For a movie that is being dragged around as having everything to do with women, I find it hilarious that the sole cause of it being such an irredeemable pile of trash is the one male who was in charge of literally ever aspect of the fucking thing. How has that not been the focus? I do not thing Kate McKinnon will ever be a blockbuster actress, comedy or otherwise. But she could work if someone stop letting her pretend a major summer film was an improv class where there are no wrong answers. Leslie Jones needs to be forced to deliver her lines properly. She has loud black woman syndrome, and that’s fine. It’s fine. But she cannot be allowed to ONLY DO THAT WELL. She needs to act. Not just barely read lines in coherent sentences and then scream. And I think that’s why people imagine she was the most grounded character. She’s a plot advancer, so she gets all the work lines. She should at least have been directed to deliver them well.

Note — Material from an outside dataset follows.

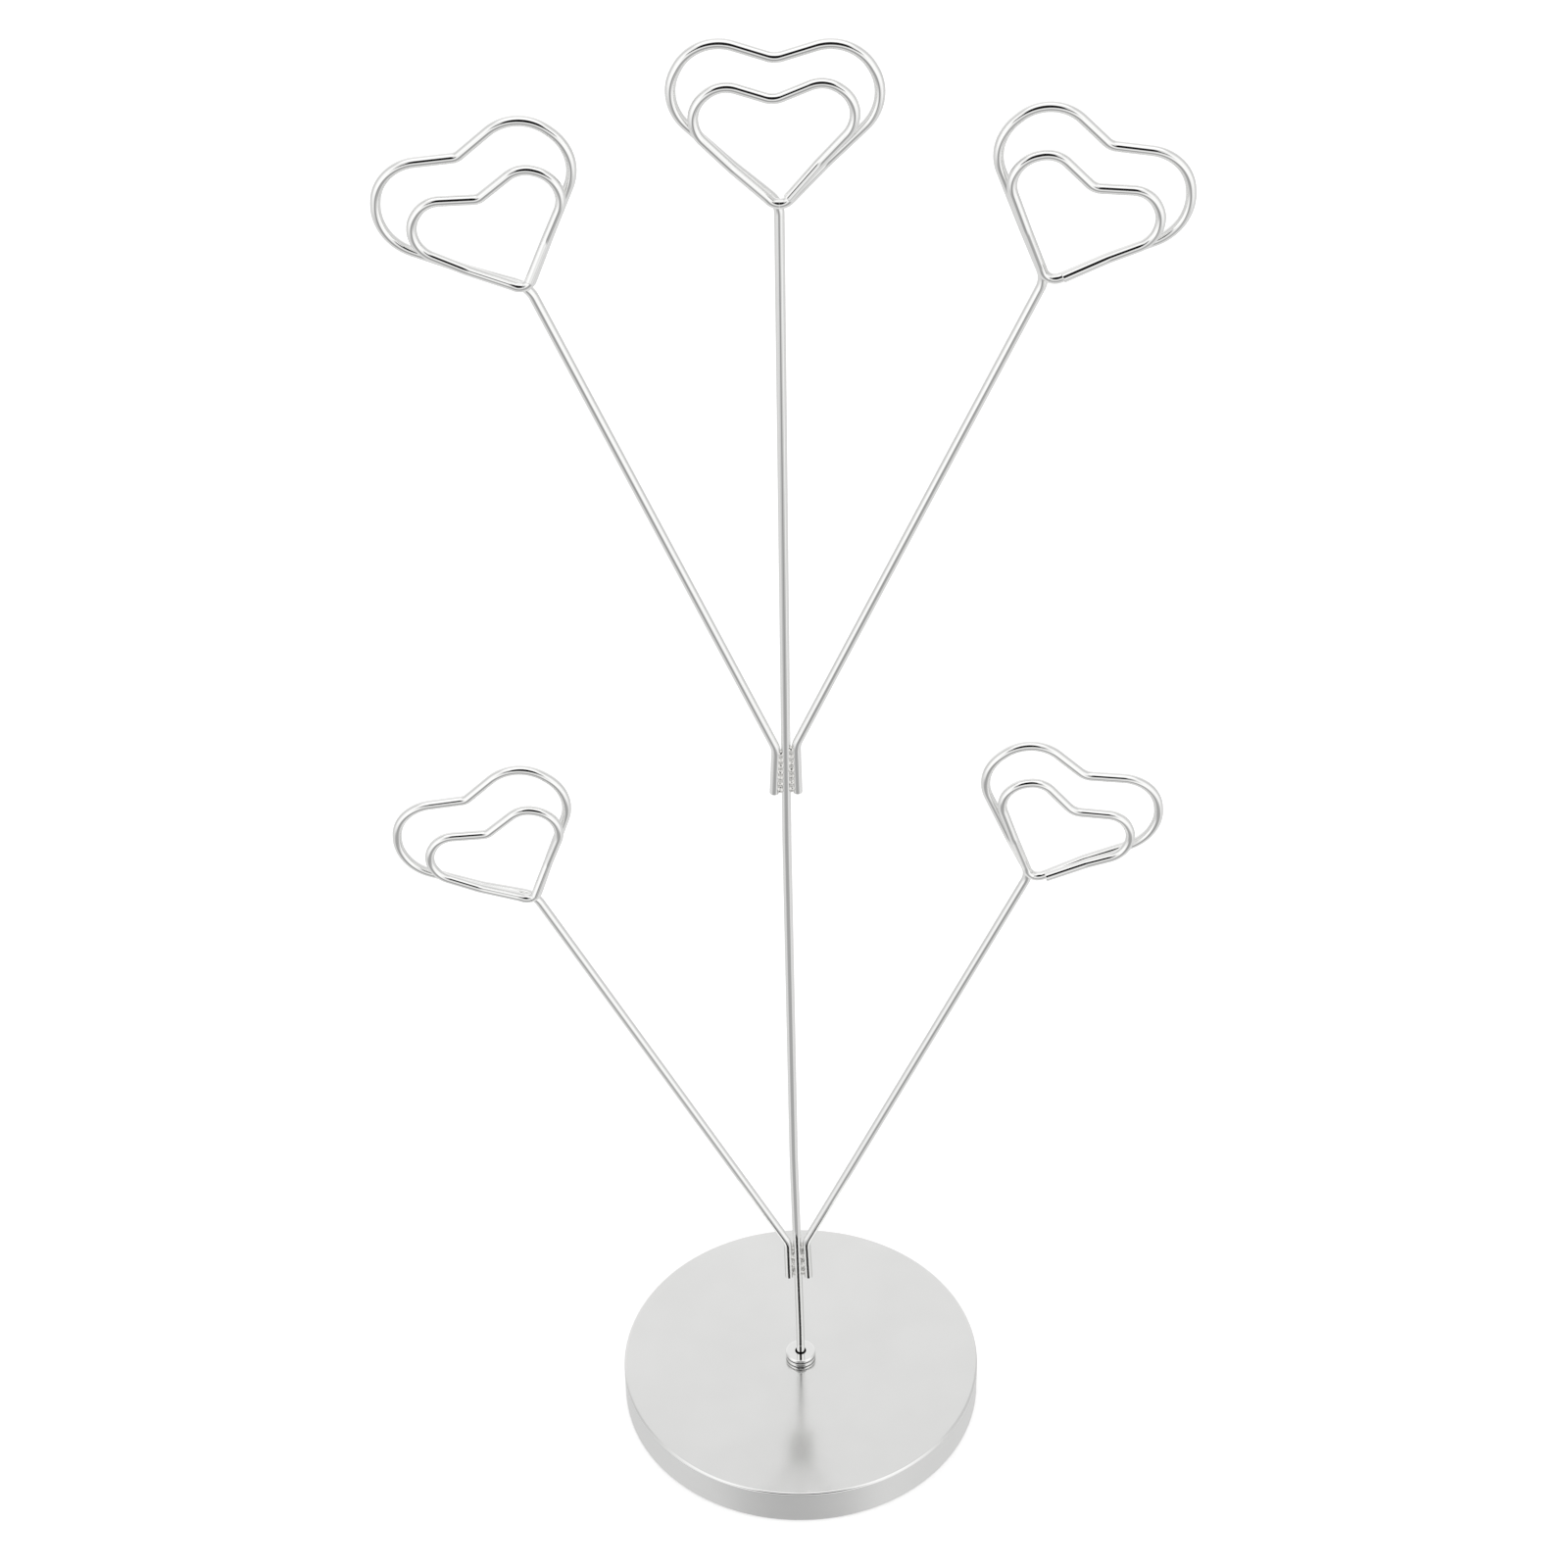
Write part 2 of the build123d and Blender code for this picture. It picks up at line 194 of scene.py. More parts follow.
def bump(tree: bpy.types.NodeTree, height: Any, strength: float, depth_mm: float, below: Any = None) -> Any:
    """Add a bump.

    Args:
        tree: the material's node tree.
        height: output socket with the height, from 0 to 1.
        strength: how strongly the bump shows, from 0 to 1.
        depth_mm: how deep it is, in millimetres.
        below: output socket of the bump that it lies on, if there is one.

    Returns:
        The output socket with the normal.
    """
    values = {"Height": height, "Strength": strength, "Distance": depth_mm * MM}
    if below is not None:
        values["Normal"] = below
    return add_node(tree, "Bump", values).outputs[0]


def round_place(tree: bpy.types.NodeTree, place: Any) -> tuple[Any, Any]:
    """Take a place apart for a part that is round about the base's axis.

    Args:
        tree: the material's node tree.
        place: output socket with the place.

    Returns:
        The output sockets of the distance from the axis and of the height, in metres.
    """
    split = add_node(tree, "SeparateXYZ", {0: place})
    flat = add_node(tree, "CombineXYZ", {0: split.outputs[0], 1: split.outputs[1]})
    return calculate(tree, "LENGTH", flat.outputs[0], kind="VectorMath"), split.outputs[2]


def empty_material(name: str) -> tuple[bpy.types.Material, bpy.types.NodeTree]:
    """Make a material without nodes.

    Args:
        name: the material's name.

    Returns:
        The material and its node tree.
    """
    material = bpy.data.materials.new(name)
    material.use_nodes = True
    material.node_tree.nodes.clear()
    return material, material.node_tree


@dataclass(frozen=True)
class Finish:
    """One material: its surface values, and the patterns that its subclass adds."""

    name: str
    colour: str
    metallic: float
    roughness: float

    def build(self) -> bpy.types.Material:
        """Make the material.

        Returns:
            The material, with its nodes in place.
        """
        material, tree = empty_material(self.name)
        surface = add_node(tree, "BsdfPrincipled", {
            "Base Color": linear(self.colour), "Metallic": self.metallic, "Roughness": self.roughness})
        add_node(tree, "OutputMaterial", {"Surface": surface.outputs[0]})
        fill(tree, surface, self.pattern(tree))
        material.diffuse_color = linear(self.colour)
        material.metallic = self.metallic
        material.roughness = self.roughness
        return material

    def pattern(self, tree: bpy.types.NodeTree) -> dict[str | int, Any]:
        """Add the finish's own detail and give the surface's inputs that it feeds; a plain finish has none."""
        return {}

    def dulled(self, tree: bpy.types.NodeTree, value: Any, start: float, end: float,
               shares: tuple[float, float]) -> Any:
        """Let the roughness change with a pattern.

        Args:
            tree: the material's node tree.
            value: output socket with the pattern.
            start: where the change starts in it.
            end: where the change ends.
            shares: the roughness at the start and at the end, as shares of the finish's own.

        Returns:
            The output socket with the roughness.
        """
        return remap(tree, value, start, end, self.roughness * shares[0], self.roughness * shares[1])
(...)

Paul Feig is responsible for this mess. Wholly. He wrote it, he directed it. I put its failings squarely on his head.  He should have wrangled McKinnon and gotten a more subtle performance out of her. He should have held Leslie Jones to a quality standard higher than back-patting friend. He should have written a script that was not a blatant outlet for his hatred of men and his perception of male bonding and his own self-loathing. He’s been open about it that angle and it’s clearly compromising his work. If he can and wants to make woman-pleasing comedies that happen to have crossover appeal, fine. Tapping him for a broad-appeal comedy for a massive summer release… well, probably not a solid investment.

That’s it. I probably missed some points I should touch on, but that’s fine. I don’t care to talk about Hemsworth being Paul Feig’s revenge porn. That shit stands out on its own. It’s been discussed.